Hace mucho tiempo leí un cuento corto
del escritor Fernando Sorrentino, que me impactó profundamente. “Existe un hombreque tiene la costumbre de pegarme con un paraguas en la cabeza”, se llamaba.
En el cuento, un persona
desconocida se aparecía un día al protagonista y sin darle una explicación comenzaba
a golpearlo suavemente con un paraguas en forma metódica pero ininterrumpida,
generando obviamente una reacción del agredido que fue pasando por distintas etapas emocionales,
desde la violencia hasta la indiferencia, generando un vínculo entre los
protagonistas.
Salvando las diferencias, creo
que experimenté una situación similar, por lo insólita, con un conocido que me
acompañaba en bicicleta en las competencias que participaba.
He contado en reiteradas
oportunidades que mi mejor época deportiva fue entre los años 19987-1991. En esa
época, yo hacía podio bastante seguido y llegaba entre los 10 primeros en la
general en casi todas las carreras.
Competía en pista, principalmente,
y en las competencias pedestres de distintas distancias, que se realizaban en
ese entonces.
Durante esas carreras solía
acompañarme un conocido en bicicleta.

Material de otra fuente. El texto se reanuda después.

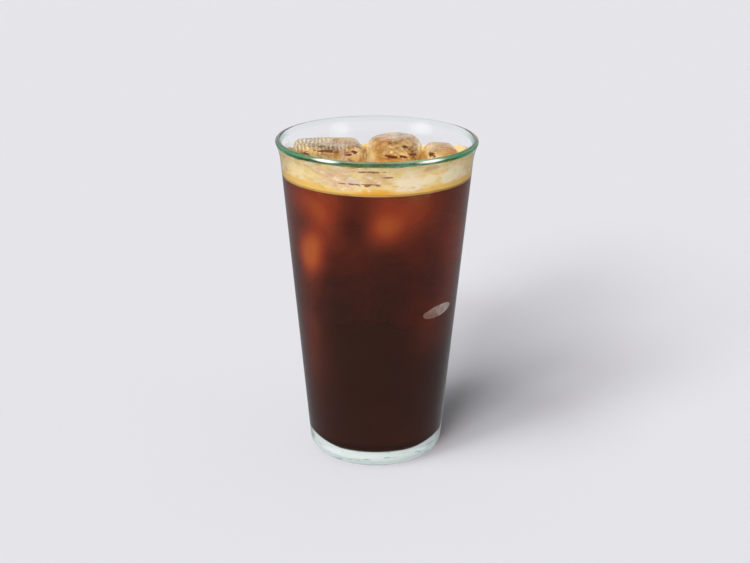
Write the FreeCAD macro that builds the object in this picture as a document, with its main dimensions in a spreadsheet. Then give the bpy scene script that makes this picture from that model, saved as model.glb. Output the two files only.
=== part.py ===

Digo conocido, porque si bien habíamos coincidido
laboralmente durante un tiempo (éramos empleados de casinos), no éramos amigos.
Es más, solo un tiempo después averigüe su nombre, que no viene al caso, por simple
curiosidad.
Mi seguidor, por llamarlo de
alguna manera, esperaba la largada en una bicicleta antigua tipo inglesa, y
cuando podía se acercaba y se ponía a la par y me alentaba por mi nombre. Evidentemente
se trataba de un ciclista, porque nunca sentía el rigor del ritmo, algo que no
es tan sencillo, y con una paciencia y perseverancia increíble no cesaba de
alentarme. Mi primer nombre es Raúl, y él me conocía por ese nombre. Recuerdo “vamos
Raulito viejo nomas”, como si lo estuviese escuchando ahora. Lo repetía
incesantemente, e inclusive se emocionaba cuando yo progresaba en la
competencia.
Al principio esa situación me incomodaba, inclusive
podía decir que me avergonzaba. Más de una vez tuve que soportar las cargadas
de mis rivales y amigos. A todos les resultaba por lo menos gracioso e insólito.
Llegado este punto del relato, tengo que reconocer que siempre se mantenía a
una distancia prudencial, no perjudicando ni entorpeciendo la competencia ni a
mis rivales ocasionales. Nunca hubo una intención de sacar ventaja o molestar
al resto de los competidores. A veces lo perdía de vista, pero era porque
cuando se hacía un grupo, él se mantenía atrás hasta que tenía la oportunidad
de acercarse para continuar su arenga.
Sobre el final de la carrera, se
iba, y no se quedaba al podio, ni siquiera se me acercaba a saludar. Mis amigos
lo conocían y no hay foto de esa época donde no aparezca.
Su presencia se me hizo tan
habitual, que esperaba el momento de su aparición y más de una una vez,
alentado a viva voz, gané algunos puestos en la clasificación general.
En la foto, voy corriendo una edición
de los 42 km de Mar del Plata, acompañado por Rubén Díaz, ex atleta y hoy
entrenador de atletismo. Atrás se ve a mi eterno acompañante en su bicicleta.